Если я решу жениться, то выберу себе простую невесту. Иначе будешь всю жизнь мучиться. Рядом с ответственной чувствуешь себя, как зяблик, как сошка, как нуль без палочки. Каждый тычет в тебя пальцем:
— Вот идет муж такой-то!
Кому приятно? Человек без имени, муж жены.
Конечно, женщин надо уважать, но мужское самолюбие у тебя должно быть. Иначе станешь таким, как тот, который в доме № 25.
Я его раскусил, понял, чего он стоит, еще тогда, когда увидел на подоконнике пятого этажа. Он стоял, обняв фрамугу, и, радостно напевая, растирал газетой стекла с таким рвением, с каким обычно растирают утопленников.
Минут через пять он соскочил с подоконника: видимо, в кухне подгорела поджарка.
— Кто такой? — поинтересовался я у дворничихи.
Она дала справку:
— Это! Да ейный муж, Веры Васильевны!
Вера Васильевна была директором чугунолитейного завода.
«Ейный» муж снова вскочил на окно. Это был человек необыкновенной комплекции. По состоянию здоровья ему больше пристало таскать мешки в порту или работать в каменоломне, нежели зажаривать сало к борщу.
И такой стал «домрабом»!
Что ни говорите, в подобном зрелище есть что-то печальное.
Однажды я встретил его в «Гастрономе». В то время, как другие мужчины толковали о том о сем, пропуская по кружечке пива, он со знанием дела выбирал говяжью вырезку. У него был вполне довольный, я бы даже сказал, самодовольный вид.
А еще через день мы столкнулись у подъезда дома № 25. Он катал коляску, дергал ее туда-сюда и тонким голосом внушал внучке: «A-а, а-а, а!»
— Ну как, справляетесь? — спросил я как можно чистосердечней.
— Справляюсь. А что?
— По-моему, вы когда-то боролись на ринге?
Он принял все за чистую монету.
— Да, — сказал этот няня. — Я выступал в полутяжелом весе. Имел разряд.
— А теперь?
— Теперь я занят. — Он вздохнул и снова лихорадочно затряс свою коляску.
На балконе пятого этажа внезапно сорвалась с веревки пеленка. Мой собеседник кинулся в дом, а я временно остался сторожить коляску и покачал головой: «Вот жизнь!»

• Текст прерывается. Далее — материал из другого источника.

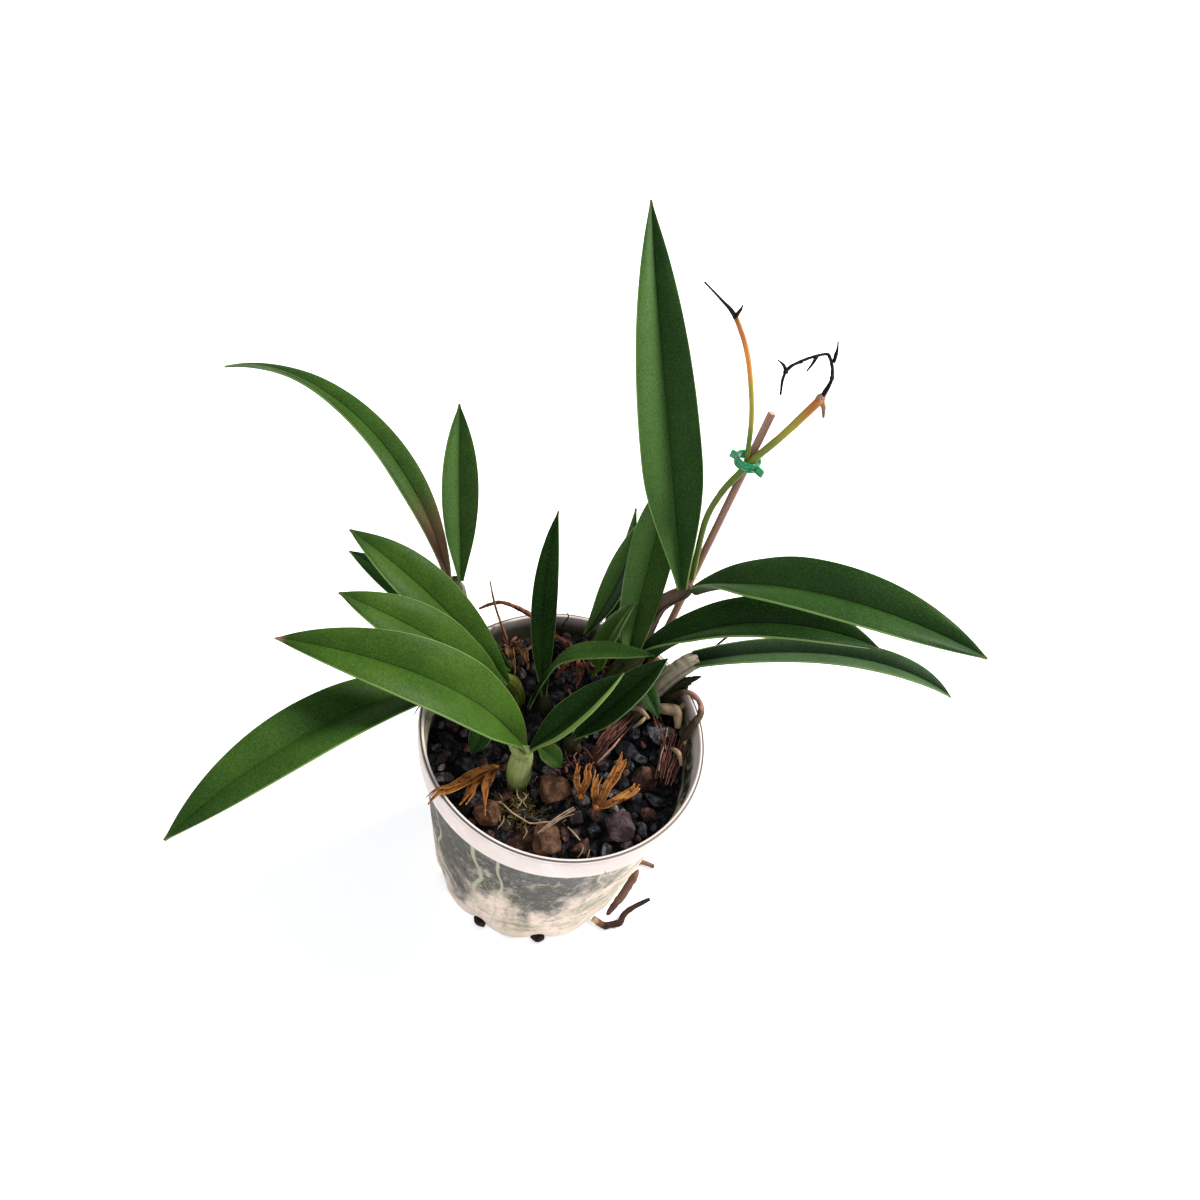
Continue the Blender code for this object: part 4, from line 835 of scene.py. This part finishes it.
# The dry sheaths. Papery bracts and old leaf bases that split from the growths, now orange-brown at the front
# and red-brown at the back, cupped, twisted and torn, each bunch still held by the knot it grew from.
STUB_BLADE = [(34, 31, 108, 1.6), (38, 33, 111, 3.4), (44, 37, 115.5, 3.6), (48, 40, 117.5, 2.6), (51, 42.5, 118, 0.4)]
SHEATHS = {
    "dry_sheath_left": [
        [(-23.3, -20.4, 104.8, 1.5), (-30, -29, 108, 3.0), (-37, -41, 114, 2.4), (-40.5, -46, 118, 1.5),
         (-43, -49.5, 115, 0.5)],
        [(-22.4, -20.6, 104.2, 1.4), (-24, -28, 107, 2.2), (-23.5, -34, 105.5, 1.6), (-22, -39, 104, 0.4)],
        [(-23.6, -20.9, 103.4, 1.6), (-28, -29, 105, 1.9), (-30, -36, 105, 2.2), (-32, -41, 105, 0.5)]],
    "dry_sheath_right": [
        [(21.7, -24.3, 105.4, 1.5), (23.5, -17, 109, 2.4), (27, -8, 111.5, 2.2), (28, -3, 110, 0.5)],
        [(22.3, -25.2, 104.8, 1.4), (28, -23, 108.5, 2.2), (33, -17, 110, 1.8), (34, -12, 108, 0.5)],
        [(20.6, -24.6, 104.7, 1.6), (18.5, -19, 108, 1.8), (18.5, -13, 109, 0.5)]],
    "dry_sheath_middle": [
        [(14.2, -21.5, 104.4, 1.3), (14.5, -16, 107, 1.9), (13.5, -11, 108, 1.4), (14, -8, 107.5, 0.5)],
        [(13.4, -21.8, 104.0, 1.2), (10.5, -16, 106.5, 1.6), (9.5, -11, 107, 0.5)]],
    "dry_stem_back": [
        [(-3.8, 38.4, 110.3, 1.5), (-6, 35, 113, 2.2), (-8, 31, 112, 1.6), (-9, 28, 109, 0.5)],
        [(-2.8, 38.2, 109.8, 1.4), (-1, 34, 113, 2.0), (0.5, 30, 111, 1.4), (0, 27, 108, 0.5)]],
    "dry_sheath_back_left": [
        [(-33.2, 36, 109.2, 1.5), (-31.5, 31.5, 113, 2.4), (-30, 27.5, 112.5, 1.8), (-29, 24.5, 109.5, 0.5)],
        [(-32.2, 36, 108.8, 1.4), (-27.5, 34.5, 112.5, 2.2), (-24, 31, 111.5, 1.6), (-22, 28.5, 109, 0.5)]],
}
KNOTS = {
    "dry_sheath_left": (-23, -20, 103.6),
    "dry_sheath_right": (21.5, -25, 104.4),
    "dry_sheath_middle": (14, -22, 103.4),
    "dry_stem_back": (-3, 39, 109.6),
    "dry_sheath_back_left": (-33, 36.5, 108),
}
TENDRILS = {
    "dry_stem_back": [
        (-3.5, 39.5, 110.5, 1.3), (-9, 42.5, 114.5, 1.2), (-16, 45, 115, 1.1), (-27.7, 48, 120.5, 1.1),
        (-39.3, 48.5, 123, 0.9), (-45, 48, 120.5, 0.8), (-50, 47, 116, 0.5)],
    "dry_sheath_back_left": [
        (-34, 37.5, 109.5, 0.9), (-36.5, 40, 114, 0.7), (-41.5, 44, 121, 0.55), (-44.5, 46.5, 127, 0.5),
        (-47.5, 49.5, 134, 0.35)],
}
# How wide the two torn layers are that lie over each strip, as a share of its width
TORN_WIDTHS = (0.55, 0.30)


def strap(name, points, across=8, along=34, curl=40.0, thickness=0.4, seed=0, ragged=0.05, twist=0.5):
    """A papery strip through (x, y, z, half width) points, cupped, waved and torn along its edges."""
    rows = []
    previous = None
    for j in range(along + 1):
        row = smooth_path(points, j / along)
        ahead = Vector(smooth_path(points, min(1, (j + 1) / along))[:3])
        behind = Vector(smooth_path(points, max(0, (j - 1) / along))[:3])
        line = (ahead - behind).normalized()
        side = line.cross(Vector((0, 0, 1))).normalized()
        if previous and side.dot(previous) < 0:
            side = -side
        previous = side
        rows.append((Vector(row[:3]), row[3], side, side.cross(line)))
    offset = Vector((seed * 4.7, seed * 1.9, seed))

    def spot(i, j):
        centre, half, side, up = rows[j]
        a = 2 * i / across - 1
        turn = twist * (1 + math.sin(j / along * 3.0)) * noise.noise(offset + Vector((0, 0, j * 0.11)))
        cup = math.radians(curl) * abs(a) + turn * (1 if a > 0 else -1)
        tear = 1 + ragged * noise.noise(offset + Vector((3 * a, j * 0.6, 5))) * abs(a)
        tear *= min(1.0, 2.0 * (1 - j / along)) ** 0.8
        wave = 0.25 * noise.noise(offset + Vector((2 * a, j * 0.25, 0)))
        return centre + side * (half * a * math.cos(cup) * tear) + up * (half * abs(a) * math.sin(abs(cup)) + wave)

    piece = from_grid(name, across, along, spot)
    paper = piece.modifiers.new("Paper", "SOLIDIFY")
    paper.thickness = thickness * MM
    paper.offset = 0.0
    bpy.ops.object.modifier_apply(modifier="Paper")
    return piece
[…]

«Ейный муж» вернулся спустя десять минут — он еле отдышался.
— Извините, пришлось отстирать, — объявил он.
— А полы вы моете? — ехидно спросил я.
— Иногда.
— А кулебяку печете?
— Нет, — сказал «домраб». — Кулебяку я не умею. Но на пирог с калиной, пожалуйста, могу вас пригласить!
Больше вопросов у меня к нему не было. Тяжкий крест этого человека будил глубокое сострадание. Хотелось сказать ему, что настоящий мужчина на его месте давно убежал бы в каменоломни!
Мы расстались без сожаления.
— До свидания! — кивнул я ему.
— До скорой встречи! — сказал он мне.
А еще через две недели у меня случился приступ аппендицита.
Вообще-то для хирургов аппендицит (чужой) считается сущим пустяком. Но мне-то он был не чужой, и я два часа с температурой 37,2 звонил влиятельным знакомым, пока добился, чтоб мною занялся не дежурный врач, а доктор медицинских наук Назаревич.
«Потом я попал в больницу. Лежа на операционном столе, я поднял глаза на человека, занесшего надо мной скальпель, и невольно подскочил. Это был «ейный муж»!
— П-позвольте, — пролепетал я. — А где Назаревич?
— Ложитесь! — хладнокровно скомандовал старый знакомый. — Это я.
Пока он еще не сделал первый разрез, я, ненатурально улыбнувшись, спросил:
— А как же пирог с калиной?
— Пирог с калиной — без отрыва от производства. Помогаю жене. Женщин надо ува…
Я хотел ему что-то сказать, но не успел, потому что доктор медицинских наук сделал знак своим помощникам, и они буквально закрыли мне рот. Хлороформовой маской.